I am participating in the March Slice of Life Challenge: A slice a day for all of March. You should do it too! Thank you, Two Writing Teachers! Readers, check out their site, and start slicing!
I’ve said goodnight and “I’ll check on you.” to L, and I snuggle in with E. He’s 5 and so tired. I know he’ll fall asleep soon. He talks himself to sleep these days. These late night dark chats are some of my favorites. He talks about the state facts he’s learned from his state book. He talks about his dreams, remembers fun and scary things from the past and tries to think through complex thoughts. Luckily, I have been able to record a few of his deep thoughts as he gets tangled up in circles:
I hope you have sweet dreams. No I hope you have sweet nightmares. I’m not saying that to you, I’m just saying what if like… wait. When you say… wait…Pretend that bad words don’t exist, and pretend this is a bad word… um… that nightmare is a bad word… um… and then think that… Mom? Then think that it’s an expression. You don’t say it, well don’t think it, you just don’t say ‘It’s like another words I want to say.’ Like when I said to you right now that you want to have happy nightmares.. you don’t have to say it’s another word… Why am I talking to you so much? You know why? It’s because I’m so awake! Mommy! I don’t need any blanket. I just need to love you. A few breaths later he is out like a light.

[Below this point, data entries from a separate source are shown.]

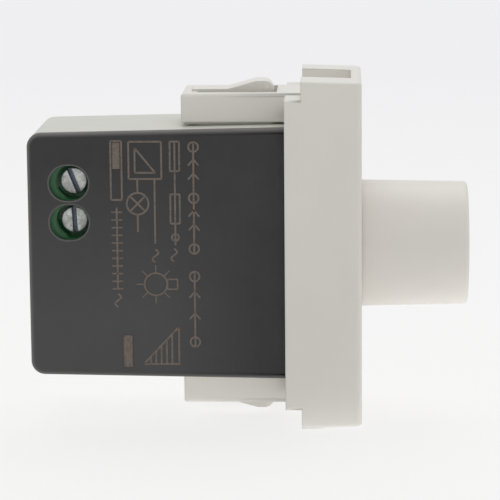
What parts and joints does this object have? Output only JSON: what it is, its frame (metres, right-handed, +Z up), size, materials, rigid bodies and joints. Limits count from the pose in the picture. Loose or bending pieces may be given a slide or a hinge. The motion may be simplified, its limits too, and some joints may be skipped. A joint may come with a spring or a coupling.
{
  "type": "led dimmer module",
  "caption": "Snap-in rotary dimmer module: narrow front frame with a round push-and-turn knob, snap arms, and a slim boxed electronics case with screw terminals behind.",
  "frame": {"origin": "centre of the frame's front face, on the knob's axis", "axes": "+X out of the wall along the knob, +Z up the long side of the frame, -Y towards the dark cover with the screw holes"},
  "size_m": [0.0569, 0.0226, 0.045],
  "materials": {
    "frame_plastic": "warm white, fine satin mould surface",
    "knob_plastic": "warm white, smooth satin",
    "case_plastic": "pale grey, matt",
    "cover_plastic": "dark grey, matt",
    "terminal_green": "green, slightly glossy",
    "screw_steel": "bright zinc plated",
    "cage_steel": "plated sheet",
    "tinned_brass": "tinned",
    "circuit_board": "green lacquer on glass fibre board",
    "cast_zinc": "zinc casting",
    "wafer_brown": "resin bonded paper",
    "rotor_plastic": "natural acetal",
    "spindle_alloy": "turned",
    "switch_black": "black phenolic",
    "spring_steel": "spring wire",
    "ferrite": "ferrite, dull",
    "copper_wire": "enamelled copper",
    "capacitor_yellow": "yellow box",
    "capacitor_sleeve": "black sleeve",
    "varistor_blue": "blue epoxy",
    "fuse_ceramic": "ceramic tube",
    "chip_black": "black epoxy",
    "plate_aluminium": "mill finish"
  },
  "bodies": {
    "housing": {"front_frame": "frame_plastic", "case_body": "case_plastic", "case_cover": "cover_plastic", "terminal_block": "terminal_green", "terminal_pins": "tinned_brass", "main_board": "circuit_board", "potentiometer_bush": "cast_zinc", "bush_washer": "cage_steel", "bush_nut": "tinned_brass", "potentiometer_can": "cage_steel", "resistive_track": "wafer_brown", "switch_case": "switch_black", "switch_terminals": "tinned_brass", "return_spring": "spring_steel", "choke_core": "ferrite", "choke_winding": "copper_wire", "film_capacitor": "capacitor_yellow", "smoothing_capacitor": "capacitor_sleeve", "varistor": "varistor_blue", "fuse": "fuse_ceramic", "control_chip": "chip_black", "heat_plate": "plate_aluminium", "transistor_1": "chip_black", "transistor_2": "chip_black"},
    "push_rod": {"switch_plunger": "rotor_plastic"},
    "knob_and_spindle": {"knob": "knob_plastic", "spindle": "spindle_alloy"},
    "wiper": {"wiper_rotor": "rotor_plastic"},
    "screw_1": {"terminal_screw_1": "screw_steel"},
    "screw_2": {"terminal_screw_2": "screw_steel"},
    "cage_1": {"terminal_cage_1": "cage_steel"},
    "cage_2": {"terminal_cage_2": "cage_steel"}
  },
  "joints": [
    {"name": "knob_push", "type": "slide", "parent": "housing", "child": "push_rod", "axis": [-1, 0, 0], "range_m": [0, 0.0016], "stiffness_N_per_m": 1200, "springref_m": -0.0012, "deforming": ["return_spring"]},
    {"name": "knob_turn", "type": "hinge", "parent": "push_rod", "child": "knob_and_spindle", "pos_m": [0, 0, 0], "axis": [1, 0, 0], "range_deg": [-150, 150]},
    {"name": "wiper_turn", "type": "hinge", "parent": "housing", "child": "wiper", "pos_m": [0, 0, 0], "axis": [1, 0, 0], "range_deg": [-150, 150]},
    {"name": "screw_1_turn", "type": "hinge", "parent": "housing", "child": "screw_1", "pos_m": [-0.0371, 0, 0.00934], "axis": [0, 1, 0], "range_deg": [0, 1442]},
    {"name": "cage_1_lift", "type": "slide", "parent": "housing", "child": "cage_1", "axis": [0, -1, 0], "range_m": [0, 0.0018]},
    {"name": "screw_2_turn", "type": "hinge", "parent": "housing", "child": "screw_2", "pos_m": [-0.0371, 0, 0.00426], "axis": [0, 1, 0], "range_deg": [0, 1442]},
    {"name": "cage_2_lift", "type": "slide", "parent": "housing", "child": "cage_2", "axis": [0, -1, 0], "range_m": [0, 0.0018]}
  ],
  "couplings": [
    {"joint": "wiper_turn", "follows": "knob_turn", "ratio": 1},
    {"joint": "screw_1_turn", "follows": "cage_1_lift", "rad_per_m": 13963},
    {"joint": "screw_2_turn", "follows": "cage_2_lift", "rad_per_m": 13963}
  ]
}
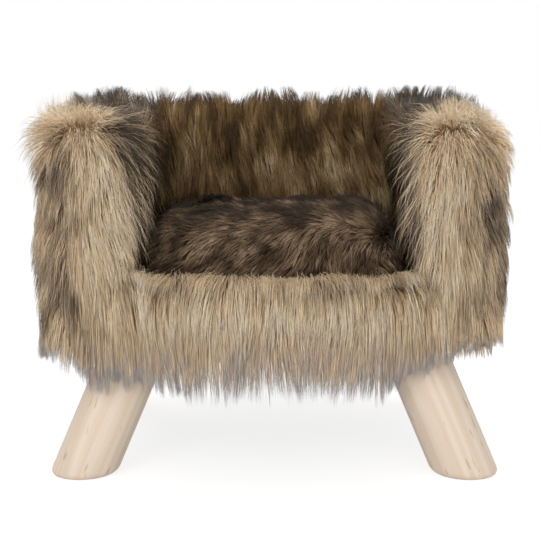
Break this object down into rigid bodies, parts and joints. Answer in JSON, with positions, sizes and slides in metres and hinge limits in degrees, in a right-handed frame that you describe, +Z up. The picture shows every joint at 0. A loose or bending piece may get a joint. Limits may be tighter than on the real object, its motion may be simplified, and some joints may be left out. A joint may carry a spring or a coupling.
{
  "type": "cat bed",
  "caption": "Small fur-covered box sofa for a cat, with equal arms and back, a low front rail, a loose fur cushion that lifts out, and splayed round wooden legs.",
  "frame": {"origin": "centre of the bed's footprint, on the floor that the legs stand on", "axes": "+X to the right as seen from the front, +Y towards the back, +Z up; the seat opens towards -Y and +Z"},
  "size_m": [0.4572, 0.37, 0.363],
  "materials": {
    "beige_fur": "matte",
    "brown_fur": "matte",
    "cushion_fur": "matte",
    "leg_pine": "satin",
    "plywood": "matte",
    "pine_block": "matte",
    "wedge_wood": "matte",
    "foam": "matte",
    "fibre": "matte",
    "deck_cloth": "matte",
    "dust_cloth": "matte",
    "zip_tape": "matte",
    "zinc_steel": "satin"
  },
  "bodies": {
    "bed_frame": {"base_board": "plywood", "left_side_panel": "plywood", "right_side_panel": "plywood", "back_panel": "plywood", "front_panel": "plywood", "front_left_corner_block": "pine_block", "front_right_corner_block": "pine_block", "rear_left_corner_block": "pine_block", "rear_right_corner_block": "pine_block", "panel_screws": "zinc_steel", "left_arm_foam": "foam", "right_arm_foam": "foam", "back_foam": "foam", "front_foam": "foam", "left_arm_cover": "beige_fur", "right_arm_cover": "beige_fur", "back_cover": "brown_fur", "front_cover": "beige_fur", "seat_deck_cloth": "deck_cloth", "dust_cover": "dust_cloth", "staples": "zinc_steel", "front_left_wedge": "wedge_wood", "front_right_wedge": "wedge_wood", "rear_left_wedge": "wedge_wood", "rear_right_wedge": "wedge_wood", "wedge_screws": "zinc_steel", "leg_inserts": "zinc_steel", "hanger_bolts": "zinc_steel", "front_left_leg": "leg_pine", "front_right_leg": "leg_pine", "rear_left_leg": "leg_pine", "rear_right_leg": "leg_pine"},
    "cushion": {"cushion_cover": "cushion_fur", "cushion_filling": "fibre", "cushion_base_panel": "deck_cloth", "cushion_zip": "zip_tape"},
    "zip_slider": {"zip_slider": "zinc_steel"}
  },
  "joints": [
    {"name": "cushion_lift", "type": "slide", "parent": "bed_frame", "child": "cushion", "axis": [0, 0, 1], "range_m": [0, 0.25]},
    {"name": "zip_slide", "type": "slide", "parent": "cushion", "child": "zip_slider", "axis": [1, 0, 0], "range_m": [0, 0.158]}
  ]
}
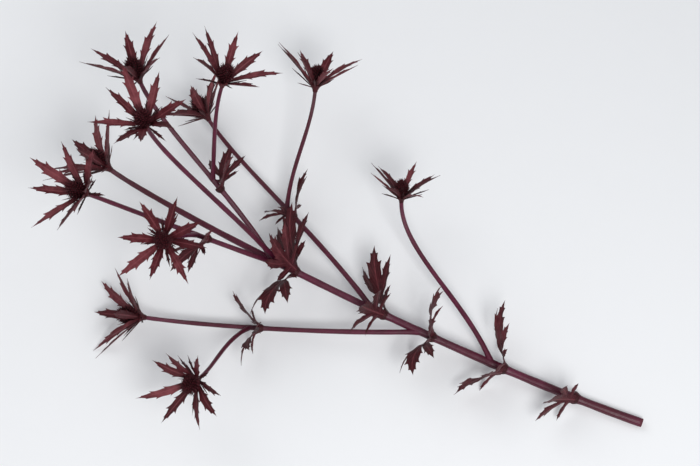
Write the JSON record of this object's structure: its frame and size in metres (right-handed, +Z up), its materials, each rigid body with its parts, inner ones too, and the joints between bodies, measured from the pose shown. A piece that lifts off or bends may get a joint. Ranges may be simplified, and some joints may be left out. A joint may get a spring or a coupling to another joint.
{
  "type": "sea holly stem",
  "caption": "Cut branching sea holly stem dyed deep burgundy, lying down, with spiny toothed bract ruffs, prickly flower cones and clasping leaves.",
  "frame": {"origin": "on the surface the stem lies on, under the centre of its bounding box", "axes": "+X along the main stem from its cut end towards the top bloom, +Z up from the surface, +Y to the stem's left"},
  "size_m": [0.6116, 0.4211, 0.2488],
  "materials": {
    "stalk": "satin",
    "leaf": "matte",
    "bract": "matte",
    "cone": "matte"
  },
  "bodies": {
    "root": {"stem": "stalk", "whorl_foot": "leaf", "whorl_low": "leaf", "whorl_left": "leaf", "whorl_right": "leaf", "whorl_crown": "leaf", "whorl_left_fork": "leaf", "whorl_right_fork": "leaf", "whorl_upper_left_fork": "leaf", "whorl_upper_right_fork": "leaf", "ruff_top": "bract", "cone_top": "cone", "ruff_left": "bract", "cone_left": "cone", "ruff_left_side": "bract", "cone_left_side": "cone", "ruff_right": "bract", "cone_right": "cone", "ruff_right_side": "bract", "cone_right_side": "cone", "ruff_upper_left": "bract", "cone_upper_left": "cone", "ruff_upper_left_side": "bract", "cone_upper_left_side": "cone", "ruff_upper_right": "bract", "cone_upper_right": "cone", "ruff_upper_right_side": "bract", "cone_upper_right_side": "cone", "ruff_crown": "bract", "cone_crown": "cone", "ruff_low_side": "bract", "cone_low_side": "cone"}
  },
  "joints": []
}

Meanwhile Mr. Thought is in a deep conversation with H.
“What’s your favorite part of your brain?” He asks our 8 year old.
H isn’t sure. “I don’t know.”
So Mr. Thought probes a bit more. “Is it how you can just learn something so fast like that magic trick you learned tonight?”
“Yea. I guess that’s my favorite.”
Feeling profound, Mr. Thought asks, “What’s your least favorite part of your brain?”
H thinks for a moment and then answers, “Oh. . . It’s how when I’m writing in cursive. You know how you are supposed to slant the page away to help you slant your writing when you write in cursive? Well, my brain always makes me write it straight. I can’t make the letters slanted, even though I’m trying to force my brain to make the letters follow the slant of the page.”
The specifics of an 8 year old. . . deep thoughts of my preschooler, what a night.
I check on my daughter one more time, and head downstairs.